Building owner George Haritos -- who does not own the business -- says he was told that the investigation was complete and that the official cause was determined to be accidental. Haritos says he was told that the fire was started either by one of the patio's tiki torches or by fluid for the torches.

And the question of smoke alarms is moot, Haritos says. "You don't have smoke alarms in the bar business. People smoke in bars." Patrons, employees and passersby spotted the blaze and made 911 calls. And even in a smoke-detected nonsmoking bar, it wouldn't have mattered, because the fire began outside, near a patio lit by tiki torches.

"It started in a trash-can area," says business co-owner Alex Fruzynski. "It was probably started by a smoldering cigarette in a trash can."

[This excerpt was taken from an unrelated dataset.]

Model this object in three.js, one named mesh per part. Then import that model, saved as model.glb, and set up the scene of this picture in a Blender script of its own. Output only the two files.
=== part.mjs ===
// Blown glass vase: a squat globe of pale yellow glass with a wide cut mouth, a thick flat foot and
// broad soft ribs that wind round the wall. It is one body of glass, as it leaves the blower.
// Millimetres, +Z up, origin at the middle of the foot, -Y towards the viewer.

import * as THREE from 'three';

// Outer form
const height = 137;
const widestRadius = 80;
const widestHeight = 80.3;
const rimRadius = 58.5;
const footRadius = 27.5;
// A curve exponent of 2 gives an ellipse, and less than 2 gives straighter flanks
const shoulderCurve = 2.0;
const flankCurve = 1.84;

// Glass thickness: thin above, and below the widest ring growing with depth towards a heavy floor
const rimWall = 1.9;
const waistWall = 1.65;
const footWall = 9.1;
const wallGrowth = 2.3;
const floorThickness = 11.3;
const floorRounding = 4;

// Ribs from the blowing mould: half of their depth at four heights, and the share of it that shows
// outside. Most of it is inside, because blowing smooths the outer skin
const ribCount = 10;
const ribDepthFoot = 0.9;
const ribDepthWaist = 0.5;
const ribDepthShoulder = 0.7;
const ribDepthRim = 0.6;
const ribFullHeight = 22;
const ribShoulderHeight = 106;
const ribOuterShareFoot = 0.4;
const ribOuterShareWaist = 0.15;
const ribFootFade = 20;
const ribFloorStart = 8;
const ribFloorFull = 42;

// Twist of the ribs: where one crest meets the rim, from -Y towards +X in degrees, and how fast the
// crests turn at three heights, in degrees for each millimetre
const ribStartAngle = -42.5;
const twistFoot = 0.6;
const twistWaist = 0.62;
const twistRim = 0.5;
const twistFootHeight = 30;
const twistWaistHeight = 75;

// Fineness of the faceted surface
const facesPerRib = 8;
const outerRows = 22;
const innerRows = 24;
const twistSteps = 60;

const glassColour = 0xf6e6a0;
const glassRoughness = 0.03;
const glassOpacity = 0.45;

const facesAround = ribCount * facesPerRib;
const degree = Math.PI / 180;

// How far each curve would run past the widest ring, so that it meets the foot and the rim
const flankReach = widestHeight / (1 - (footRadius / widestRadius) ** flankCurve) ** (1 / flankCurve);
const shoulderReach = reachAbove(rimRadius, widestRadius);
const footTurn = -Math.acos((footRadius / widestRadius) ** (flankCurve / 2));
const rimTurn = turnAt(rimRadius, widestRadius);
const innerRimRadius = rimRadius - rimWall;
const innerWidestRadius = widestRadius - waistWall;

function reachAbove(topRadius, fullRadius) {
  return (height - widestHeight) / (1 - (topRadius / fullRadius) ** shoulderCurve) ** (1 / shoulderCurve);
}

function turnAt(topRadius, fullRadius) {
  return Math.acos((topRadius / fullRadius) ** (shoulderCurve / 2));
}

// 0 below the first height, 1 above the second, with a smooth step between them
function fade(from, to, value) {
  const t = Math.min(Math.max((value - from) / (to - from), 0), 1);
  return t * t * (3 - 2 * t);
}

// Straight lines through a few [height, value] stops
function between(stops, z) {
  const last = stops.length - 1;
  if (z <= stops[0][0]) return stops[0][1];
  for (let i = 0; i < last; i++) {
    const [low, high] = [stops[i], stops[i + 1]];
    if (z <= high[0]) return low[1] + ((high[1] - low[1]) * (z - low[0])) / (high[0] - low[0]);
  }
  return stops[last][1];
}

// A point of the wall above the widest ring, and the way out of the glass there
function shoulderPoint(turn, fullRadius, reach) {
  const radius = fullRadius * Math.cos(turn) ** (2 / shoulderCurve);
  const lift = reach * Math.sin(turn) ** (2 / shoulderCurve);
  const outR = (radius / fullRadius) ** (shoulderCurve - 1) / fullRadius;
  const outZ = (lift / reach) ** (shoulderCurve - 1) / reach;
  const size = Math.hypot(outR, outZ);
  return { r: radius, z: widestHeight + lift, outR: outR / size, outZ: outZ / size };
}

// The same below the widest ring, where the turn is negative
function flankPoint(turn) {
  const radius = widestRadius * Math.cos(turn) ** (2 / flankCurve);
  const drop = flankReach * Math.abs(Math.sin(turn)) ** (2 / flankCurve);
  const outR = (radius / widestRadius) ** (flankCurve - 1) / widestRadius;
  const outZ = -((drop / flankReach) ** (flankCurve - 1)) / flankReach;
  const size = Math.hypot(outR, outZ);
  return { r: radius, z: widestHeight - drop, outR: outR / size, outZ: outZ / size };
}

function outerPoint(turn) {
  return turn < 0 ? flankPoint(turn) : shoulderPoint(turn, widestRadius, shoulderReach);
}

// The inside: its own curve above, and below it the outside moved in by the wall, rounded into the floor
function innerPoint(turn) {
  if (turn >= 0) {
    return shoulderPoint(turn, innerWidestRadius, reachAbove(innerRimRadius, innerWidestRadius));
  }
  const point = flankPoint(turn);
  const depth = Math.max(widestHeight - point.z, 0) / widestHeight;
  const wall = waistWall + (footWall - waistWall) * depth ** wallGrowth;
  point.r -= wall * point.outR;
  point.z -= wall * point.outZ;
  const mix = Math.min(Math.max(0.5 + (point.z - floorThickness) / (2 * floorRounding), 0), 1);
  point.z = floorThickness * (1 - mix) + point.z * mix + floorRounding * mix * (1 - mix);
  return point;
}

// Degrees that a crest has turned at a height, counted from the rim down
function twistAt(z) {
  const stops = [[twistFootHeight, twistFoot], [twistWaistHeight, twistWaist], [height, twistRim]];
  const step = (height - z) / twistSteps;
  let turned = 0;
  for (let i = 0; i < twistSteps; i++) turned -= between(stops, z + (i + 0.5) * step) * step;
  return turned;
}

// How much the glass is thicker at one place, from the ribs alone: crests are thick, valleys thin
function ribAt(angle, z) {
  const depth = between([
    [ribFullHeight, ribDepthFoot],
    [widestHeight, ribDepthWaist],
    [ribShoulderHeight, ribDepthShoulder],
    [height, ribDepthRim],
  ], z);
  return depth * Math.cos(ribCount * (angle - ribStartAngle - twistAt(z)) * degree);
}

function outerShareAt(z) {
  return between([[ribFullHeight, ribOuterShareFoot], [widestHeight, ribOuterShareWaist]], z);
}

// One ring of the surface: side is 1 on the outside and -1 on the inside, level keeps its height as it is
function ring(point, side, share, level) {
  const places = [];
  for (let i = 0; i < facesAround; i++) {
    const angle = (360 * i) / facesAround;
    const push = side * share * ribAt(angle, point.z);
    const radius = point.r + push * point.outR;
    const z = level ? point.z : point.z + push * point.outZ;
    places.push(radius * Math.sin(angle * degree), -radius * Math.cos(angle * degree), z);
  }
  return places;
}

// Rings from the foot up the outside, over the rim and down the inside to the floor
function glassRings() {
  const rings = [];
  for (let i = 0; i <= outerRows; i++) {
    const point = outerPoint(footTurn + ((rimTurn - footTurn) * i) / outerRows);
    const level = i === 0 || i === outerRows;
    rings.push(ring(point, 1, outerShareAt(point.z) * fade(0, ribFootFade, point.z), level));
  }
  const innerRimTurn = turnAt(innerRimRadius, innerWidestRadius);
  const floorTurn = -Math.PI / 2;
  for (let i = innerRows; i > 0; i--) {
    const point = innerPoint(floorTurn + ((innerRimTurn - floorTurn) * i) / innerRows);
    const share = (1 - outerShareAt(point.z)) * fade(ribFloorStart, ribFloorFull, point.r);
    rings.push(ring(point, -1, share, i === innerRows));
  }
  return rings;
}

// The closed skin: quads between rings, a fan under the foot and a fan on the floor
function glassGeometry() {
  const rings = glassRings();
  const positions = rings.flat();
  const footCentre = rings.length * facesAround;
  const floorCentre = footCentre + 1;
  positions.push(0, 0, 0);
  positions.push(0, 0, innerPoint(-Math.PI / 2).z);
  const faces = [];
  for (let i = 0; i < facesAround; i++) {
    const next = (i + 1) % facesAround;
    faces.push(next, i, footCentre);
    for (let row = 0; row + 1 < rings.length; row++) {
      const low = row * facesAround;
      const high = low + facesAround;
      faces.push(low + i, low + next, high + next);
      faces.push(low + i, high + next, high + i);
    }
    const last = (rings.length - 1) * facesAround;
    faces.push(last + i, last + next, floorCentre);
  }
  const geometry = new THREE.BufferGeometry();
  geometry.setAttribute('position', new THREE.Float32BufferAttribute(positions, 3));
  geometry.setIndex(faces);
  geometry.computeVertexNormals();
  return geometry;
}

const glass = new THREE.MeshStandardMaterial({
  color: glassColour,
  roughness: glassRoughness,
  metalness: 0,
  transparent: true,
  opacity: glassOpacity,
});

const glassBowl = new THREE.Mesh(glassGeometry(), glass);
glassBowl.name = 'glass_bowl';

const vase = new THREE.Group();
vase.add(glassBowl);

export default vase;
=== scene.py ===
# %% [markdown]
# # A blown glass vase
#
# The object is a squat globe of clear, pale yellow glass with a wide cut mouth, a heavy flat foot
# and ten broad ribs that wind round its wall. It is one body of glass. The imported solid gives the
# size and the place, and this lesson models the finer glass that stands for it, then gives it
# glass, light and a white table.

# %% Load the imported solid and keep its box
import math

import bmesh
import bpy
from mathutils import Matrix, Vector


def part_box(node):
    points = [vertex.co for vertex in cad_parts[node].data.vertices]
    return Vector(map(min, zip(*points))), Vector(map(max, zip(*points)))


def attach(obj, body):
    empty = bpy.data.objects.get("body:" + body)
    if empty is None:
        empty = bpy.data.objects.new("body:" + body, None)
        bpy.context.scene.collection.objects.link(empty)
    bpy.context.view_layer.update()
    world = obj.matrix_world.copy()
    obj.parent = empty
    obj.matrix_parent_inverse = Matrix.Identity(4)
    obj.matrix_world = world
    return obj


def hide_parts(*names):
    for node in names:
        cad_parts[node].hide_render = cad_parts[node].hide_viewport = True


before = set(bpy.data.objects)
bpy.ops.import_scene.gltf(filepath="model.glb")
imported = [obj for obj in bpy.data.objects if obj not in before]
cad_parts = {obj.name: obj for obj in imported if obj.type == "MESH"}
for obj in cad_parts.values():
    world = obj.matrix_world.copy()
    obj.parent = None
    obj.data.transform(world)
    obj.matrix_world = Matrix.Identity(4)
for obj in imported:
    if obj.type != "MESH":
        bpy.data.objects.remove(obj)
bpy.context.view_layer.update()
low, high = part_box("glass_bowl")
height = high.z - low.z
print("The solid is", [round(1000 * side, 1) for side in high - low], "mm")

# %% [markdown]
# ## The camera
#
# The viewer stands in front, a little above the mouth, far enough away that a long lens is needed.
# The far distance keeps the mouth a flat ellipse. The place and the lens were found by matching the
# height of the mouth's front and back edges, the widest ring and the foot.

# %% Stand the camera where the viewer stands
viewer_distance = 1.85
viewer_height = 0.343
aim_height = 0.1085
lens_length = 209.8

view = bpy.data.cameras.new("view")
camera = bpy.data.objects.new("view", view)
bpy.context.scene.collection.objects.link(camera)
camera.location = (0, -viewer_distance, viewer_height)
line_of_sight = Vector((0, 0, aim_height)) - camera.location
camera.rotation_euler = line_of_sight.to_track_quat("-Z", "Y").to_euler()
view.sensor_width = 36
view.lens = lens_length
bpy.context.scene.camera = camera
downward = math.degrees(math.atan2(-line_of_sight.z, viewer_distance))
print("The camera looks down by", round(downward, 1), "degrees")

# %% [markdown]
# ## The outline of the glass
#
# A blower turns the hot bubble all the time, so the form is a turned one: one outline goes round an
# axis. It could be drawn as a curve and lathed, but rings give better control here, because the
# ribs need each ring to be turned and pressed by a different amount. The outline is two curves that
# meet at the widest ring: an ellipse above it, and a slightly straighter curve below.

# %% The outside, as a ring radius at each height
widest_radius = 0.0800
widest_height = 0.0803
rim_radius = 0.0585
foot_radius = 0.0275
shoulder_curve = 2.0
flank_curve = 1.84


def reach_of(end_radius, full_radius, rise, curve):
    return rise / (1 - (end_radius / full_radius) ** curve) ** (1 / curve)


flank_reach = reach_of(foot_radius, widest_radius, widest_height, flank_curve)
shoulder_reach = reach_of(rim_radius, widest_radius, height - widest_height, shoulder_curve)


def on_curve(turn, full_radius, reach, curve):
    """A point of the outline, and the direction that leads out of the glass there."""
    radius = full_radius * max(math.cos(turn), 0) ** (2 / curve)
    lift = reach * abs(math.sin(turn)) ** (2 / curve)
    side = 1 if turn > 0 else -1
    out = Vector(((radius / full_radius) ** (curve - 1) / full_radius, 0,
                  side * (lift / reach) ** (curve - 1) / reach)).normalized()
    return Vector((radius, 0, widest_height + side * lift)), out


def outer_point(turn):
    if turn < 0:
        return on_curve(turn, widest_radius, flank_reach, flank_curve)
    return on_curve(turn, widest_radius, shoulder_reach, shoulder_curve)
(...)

Officially, it's yet not known what caused the fire. Pittsburgh city fire bureau investigator Bryan Marrone says that it's still under investigation, so he can't reveal much. An investigation doesn't necessarily indicate that a fire is suspicious, though -- it's undertaken at the discretion of the responding commander. Marrone does say that the fire began outside the building. He says he has "no idea" if fire-detection systems in the building were sufficient.

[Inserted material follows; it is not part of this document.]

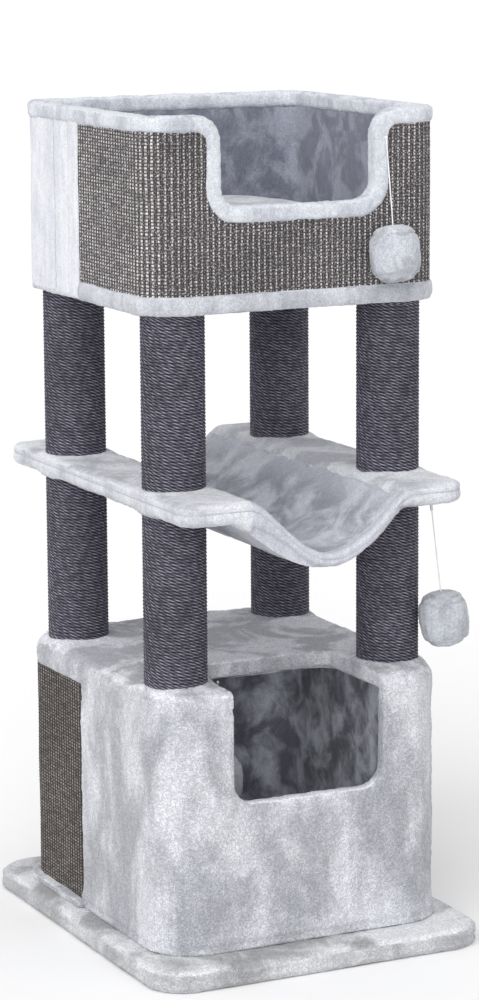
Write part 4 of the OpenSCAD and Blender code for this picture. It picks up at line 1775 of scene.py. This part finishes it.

"We know for certain that the old dry-rotted fire escape carried it up to the third floor or it would have been self-contained," says Fruzynski. "Once the third floor caught, it was like a torch." All four of the business' owners -- Fruzynski, his wife, Dana, Rodney Swartz and Leslie Donovan -- say the fire escape had troubled them in the past, adding that was rickety and unsafe.

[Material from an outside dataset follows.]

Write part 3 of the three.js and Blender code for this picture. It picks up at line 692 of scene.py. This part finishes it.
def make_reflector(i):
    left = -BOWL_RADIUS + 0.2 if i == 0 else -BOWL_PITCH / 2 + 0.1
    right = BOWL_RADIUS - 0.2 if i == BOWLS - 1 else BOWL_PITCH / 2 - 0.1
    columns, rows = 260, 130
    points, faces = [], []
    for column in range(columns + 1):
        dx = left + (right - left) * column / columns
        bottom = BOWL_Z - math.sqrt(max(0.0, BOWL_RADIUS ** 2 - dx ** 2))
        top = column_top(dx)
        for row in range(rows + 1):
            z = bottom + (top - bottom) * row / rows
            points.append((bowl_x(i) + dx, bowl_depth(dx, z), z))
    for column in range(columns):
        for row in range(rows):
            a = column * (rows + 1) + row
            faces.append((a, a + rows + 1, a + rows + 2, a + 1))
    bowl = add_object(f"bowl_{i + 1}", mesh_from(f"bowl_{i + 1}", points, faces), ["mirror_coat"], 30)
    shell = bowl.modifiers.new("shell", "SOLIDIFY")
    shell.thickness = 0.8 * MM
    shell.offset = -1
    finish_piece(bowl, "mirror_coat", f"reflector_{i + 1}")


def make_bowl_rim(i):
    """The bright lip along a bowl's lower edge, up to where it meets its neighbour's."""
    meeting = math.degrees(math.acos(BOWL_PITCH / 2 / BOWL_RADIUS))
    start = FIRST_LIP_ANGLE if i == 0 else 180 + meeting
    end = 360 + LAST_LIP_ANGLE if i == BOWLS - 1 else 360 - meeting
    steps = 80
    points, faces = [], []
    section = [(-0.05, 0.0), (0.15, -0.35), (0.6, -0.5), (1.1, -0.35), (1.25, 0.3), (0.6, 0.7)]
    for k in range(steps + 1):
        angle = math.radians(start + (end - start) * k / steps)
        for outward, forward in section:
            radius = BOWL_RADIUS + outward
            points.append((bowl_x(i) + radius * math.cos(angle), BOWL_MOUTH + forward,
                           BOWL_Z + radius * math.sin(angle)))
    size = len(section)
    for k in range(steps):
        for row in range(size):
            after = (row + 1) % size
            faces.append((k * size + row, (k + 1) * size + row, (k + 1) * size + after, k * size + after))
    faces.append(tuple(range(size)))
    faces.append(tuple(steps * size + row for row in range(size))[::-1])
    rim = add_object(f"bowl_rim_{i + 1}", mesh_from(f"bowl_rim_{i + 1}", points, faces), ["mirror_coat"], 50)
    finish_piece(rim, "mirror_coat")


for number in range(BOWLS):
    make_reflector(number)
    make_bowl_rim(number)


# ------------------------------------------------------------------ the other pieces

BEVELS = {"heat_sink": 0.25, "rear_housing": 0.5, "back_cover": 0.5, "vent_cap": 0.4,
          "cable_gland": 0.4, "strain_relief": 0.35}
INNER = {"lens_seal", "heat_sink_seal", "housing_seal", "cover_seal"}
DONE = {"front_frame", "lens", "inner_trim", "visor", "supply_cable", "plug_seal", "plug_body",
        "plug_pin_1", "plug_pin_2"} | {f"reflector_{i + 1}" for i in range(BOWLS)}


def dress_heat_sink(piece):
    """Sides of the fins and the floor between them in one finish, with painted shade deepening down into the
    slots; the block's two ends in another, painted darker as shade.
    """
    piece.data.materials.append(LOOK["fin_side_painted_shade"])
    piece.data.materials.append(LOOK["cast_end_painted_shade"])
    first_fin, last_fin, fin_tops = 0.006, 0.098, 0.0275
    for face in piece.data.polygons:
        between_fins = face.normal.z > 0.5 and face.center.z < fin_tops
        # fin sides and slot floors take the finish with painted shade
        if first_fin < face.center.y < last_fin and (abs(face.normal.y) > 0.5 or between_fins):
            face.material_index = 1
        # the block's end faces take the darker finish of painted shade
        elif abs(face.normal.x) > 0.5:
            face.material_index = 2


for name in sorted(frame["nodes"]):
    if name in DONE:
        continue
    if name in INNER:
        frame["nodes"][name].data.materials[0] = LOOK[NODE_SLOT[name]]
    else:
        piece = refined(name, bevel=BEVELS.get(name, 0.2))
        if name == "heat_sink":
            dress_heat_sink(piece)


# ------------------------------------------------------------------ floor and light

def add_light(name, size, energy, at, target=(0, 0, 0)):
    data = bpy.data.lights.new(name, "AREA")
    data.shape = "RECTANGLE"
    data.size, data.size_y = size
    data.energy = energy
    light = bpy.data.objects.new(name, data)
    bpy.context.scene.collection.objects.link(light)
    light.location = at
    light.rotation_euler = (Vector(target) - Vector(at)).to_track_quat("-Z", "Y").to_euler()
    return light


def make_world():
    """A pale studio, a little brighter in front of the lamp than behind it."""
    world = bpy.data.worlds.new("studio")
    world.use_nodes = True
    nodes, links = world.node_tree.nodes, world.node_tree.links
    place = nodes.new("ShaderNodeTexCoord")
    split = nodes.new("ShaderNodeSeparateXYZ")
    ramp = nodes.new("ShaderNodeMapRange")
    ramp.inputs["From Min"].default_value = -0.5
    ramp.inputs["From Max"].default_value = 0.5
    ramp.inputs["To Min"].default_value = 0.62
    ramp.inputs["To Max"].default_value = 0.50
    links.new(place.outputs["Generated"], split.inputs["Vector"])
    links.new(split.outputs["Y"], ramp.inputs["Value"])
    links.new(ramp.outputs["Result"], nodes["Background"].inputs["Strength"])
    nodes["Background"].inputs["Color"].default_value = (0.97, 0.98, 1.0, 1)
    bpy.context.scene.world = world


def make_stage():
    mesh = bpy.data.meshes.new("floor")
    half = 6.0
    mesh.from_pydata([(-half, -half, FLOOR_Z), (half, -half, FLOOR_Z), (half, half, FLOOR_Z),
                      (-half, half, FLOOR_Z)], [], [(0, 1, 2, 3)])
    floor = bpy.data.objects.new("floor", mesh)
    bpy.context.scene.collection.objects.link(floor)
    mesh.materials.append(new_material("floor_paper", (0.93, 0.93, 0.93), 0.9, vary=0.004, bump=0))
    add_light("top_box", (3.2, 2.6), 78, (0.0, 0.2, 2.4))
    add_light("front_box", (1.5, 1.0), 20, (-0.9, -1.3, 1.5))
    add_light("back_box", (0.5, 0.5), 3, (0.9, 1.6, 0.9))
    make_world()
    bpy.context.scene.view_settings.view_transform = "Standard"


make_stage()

"We've been worried about that fire escape," says Fruzynski. "We complained to our landlord numerous times. It was like the emperor was wearing no clothes. Our landlord did not fix it."

To the best of his understanding, says building owner Haritos, the wooden fire escape was legal, and had been in place since he inherited the structure from his parents, Gus and Helen Haritos, in 2003. However, he says, he won't be rebuilding the fire escape in wood.

Wooden fire escapes are legal in certain situations, says city Bureau of Building Inspection engineer Sergei Matveiev. "They are allowed to be made out of what the building is of." Buildings of type 1 and 2 -- for instance, high-rises of steel and concrete -- must have fire escapes made of non-combustible material. "Once you get into types 3, 4 and 5, those do allow combustible materials to be present," Matveiev says. A three-story brick-and-wood restaurant, he says, is likely of the latter three types.

"I'm trying to maintain an optimism," says Fruzynski. But, he allows, "I've shed a few tears."

"I had the nausea and the hopelessness, the despair and the weeping and gnashing of teeth," adds Swartz, who says a portion of his collection of flashy sneakers had been housed in the destroyed office, as were Fruzynski's dress shirts. "I can't imagine someone having a home fire."

The four owners are gathered on Swartz's Homewood veranda, sipping cocktails and chatting about seeing the business they've nurtured over three years go up in flames. The four of them were out of town at a play when the fire began, and shared an anxious ride back into the city when their cell phones brought the news.

For the moment, they seem OK, but they admit it's minute by minute.

"I don't know how to deal with it except bitter sarcasm," jokes Swartz.

"The biggest sense of loss I have is not the property or the income, it's the sense of family," says Fruzynski, adding that other restaurants, notably Big Burrito group establishments, have done a great job of absorbing their 40 employees.

"Our employees were just invested," adds Dana Fruzynski. "We felt like we lost a baby when the Harris Grill went up."

Swartz, Donovan and Alex Fruzynski had all worked for the Big Burrito restaurant group and split off to reopen the Harris Grill -- located on Ellsworth Avenue since 1963 -- in 2004. "We bought industrial-strength rakes to clean the tumbleweeds out," says Swartz of their less-than-bustling Dec. 20, 2004 opening. But then their friends came, and they brought friends, and the Grill became a destination.

"They took a bar that was really kind of 'eh' and made it into a place you want to be," says Lindsay Patross, who'd been a regular there. She wrote about the Harris' infamous Bacon Night on her blog I Heart Pittsburgh, and had held and attended events there for political campaigns, Progress Pittsburgh and the League of Young Voters. "It's not a chain, it's not the South Side. You feel comfortable going there." Patross says she was driving down Ellsworth the night the fire happened, and posted some cell-phone photos on Metroblogging Pittsburgh -- www.pittsburgh.metblogs.com, the Pittsburgh section of a worldwide collective blogging project.

"I almost cried!" says Kevin Kean, general manager of the nearby 5801 Video Lounge, who was in his bar when the fire happened. "It's a huge loss to the block, to Shadyside. Because we're all a big happy dysfunctional family, we were worried about their employees." He estimates that between 50 and 70 percent of the Harris' 40 employees have found jobs at other bars and restaurants.

Across the street from the Harris Grill, at the Elbow Room, general manager J.T. Campbell had also been behind the bar, watching the fire. "The way Ellsworth works is a community," he says, noting that business at his bar has been up about 25 percent since the fire. He says he's grateful that the Ellsworth Street Fair, which normally would have been taking place the night of the fire, had been pushed back. "It would have been chaos."

The owners say they hope to reopen with a bash on Groundhog Day -- it'll give them enough time to clean up and rebuild, and the bar has had parties for the prognosticating rodent in the past. (Building owner Haritos says he figures they can open even before then.) Insurance money should go a long way toward rebuilding, the bar's owners say. And much of the distinctive art in the restaurant survived -- the Rick Bach murals of monks and nuns making and drinking beer are mostly fine, says Donovan.

And rest assured that Kisses, the smooching urinal in the men's room, is just fine.